Вдова Окуджавы. «Мы прожили вместе 40 лет. Может быть, я была глупой женщиной или он — дурак»

— Ольга Владимировна, в день Победы Булату Шалвовичу исполнилось бы 89 лет. Вы делаете многое для того, чтобы его имя не забывали. Как сейчас живет вдова известного барда? 
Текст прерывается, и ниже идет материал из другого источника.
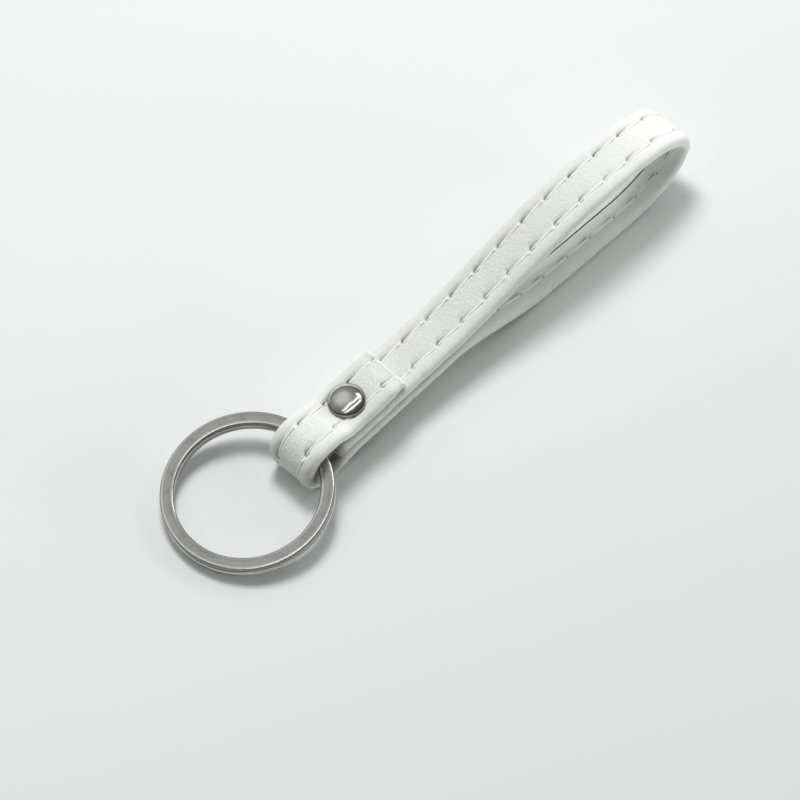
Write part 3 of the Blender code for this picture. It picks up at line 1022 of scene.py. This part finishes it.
def makePlainFinish(name):
    look = plainLooks[name]
    finish = Finish(name, Metallic=look["metal"])
    grain = finish.noise(finish.stretch(finish.place(), look["stretch"]), *look["noise"])
    return finish.feed(
        Base_Color=finish.blend(grain, *look["shades"]),
        Roughness=look["rough"][0] + grain * look["rough"][1],
        Normal=finish.relief(grain, *look["relief"]),
    )


# Threads: one twisted length for each stitch, diving into the holes at both ends
threads = {
    "rings": 44,
    "sides": 14,
    "ply": 0.07,
    "twist": 0.0011,
    "startShare": 0.10,
    "endShare": 0.90,
    "needleLevel": -0.00021,
    "needleDeep": -0.00048,
    "lowShare": 0.4,
    "lowDrop": 0.0002,
    "knotLift": 0.00017,
    "knotReach": 0.09,
    "needleLean": 0.3,
    "drift": 0.00003,
    "bobbinLevel": -0.00007,
    "bobbinDeep": -0.0003,
    "bobbinFlat": 0.7,
    "endWidth": 0.8,
    "endReach": 0.06,
    "holeGap": 0.00016,
    "tableGap": 0.00002,
    "cutGap": 0.0003,
    "leastShare": 0.2,
}


def threadMiddle(rail, row, needle, number, along, share):
    # A stitch's middle line from hole to hole, at its height over the flat of the strip
    kind = "needle" if needle else "bobbin"
    deep, level = threads[kind + "Deep"], threads[kind + "Level"]
    between = eased(share, 0, threads["startShare"]) * (1 - eased(share, threads["endShare"], 1))
    height = deep + (level - deep) * between
    drift = threads["drift"] * wander(1, number * stitching["driftStep"] + row)[0]
    across = row * (stitching["line"] + drift)
    if needle:
        across = across + row * stitching["slant"] * (1 - 2 * share)
        across = across - threads["needleLean"] * stitching["lean"]
        height = height + threads["knotLift"] * hump(share - threads["startShare"], threads["knotReach"])
        height = height - threads["lowDrop"] * eased(share, threads["lowShare"], 1)
        height = height - cover["taperDrop"] * tabTaper(along, across)
    return rail.put(along, across, (1 if needle else -1) * (half + height))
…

— Живу на пенсию, которая у меня уходит на лекарства, без них я существовать не могу. Помогают исчисления за авторские, иначе совсем загнулась бы. Хотя раньше никаких авторских не было, никто с Булатом вообще не считался. Он никогда не видел таких шикарно изданных книг, какие вышли после его смерти. Причем одна прекраснее другой. Сегодня Окуджава разобран на цитаты. Я вижу, что он нужен людям.

Реклама

— Несколько лет назад писали, что у фонда Окуджавы на Арбате отбирают помещение, а дом-музей в Переделкино хотят закрыть. Как сейчас обстоят дела?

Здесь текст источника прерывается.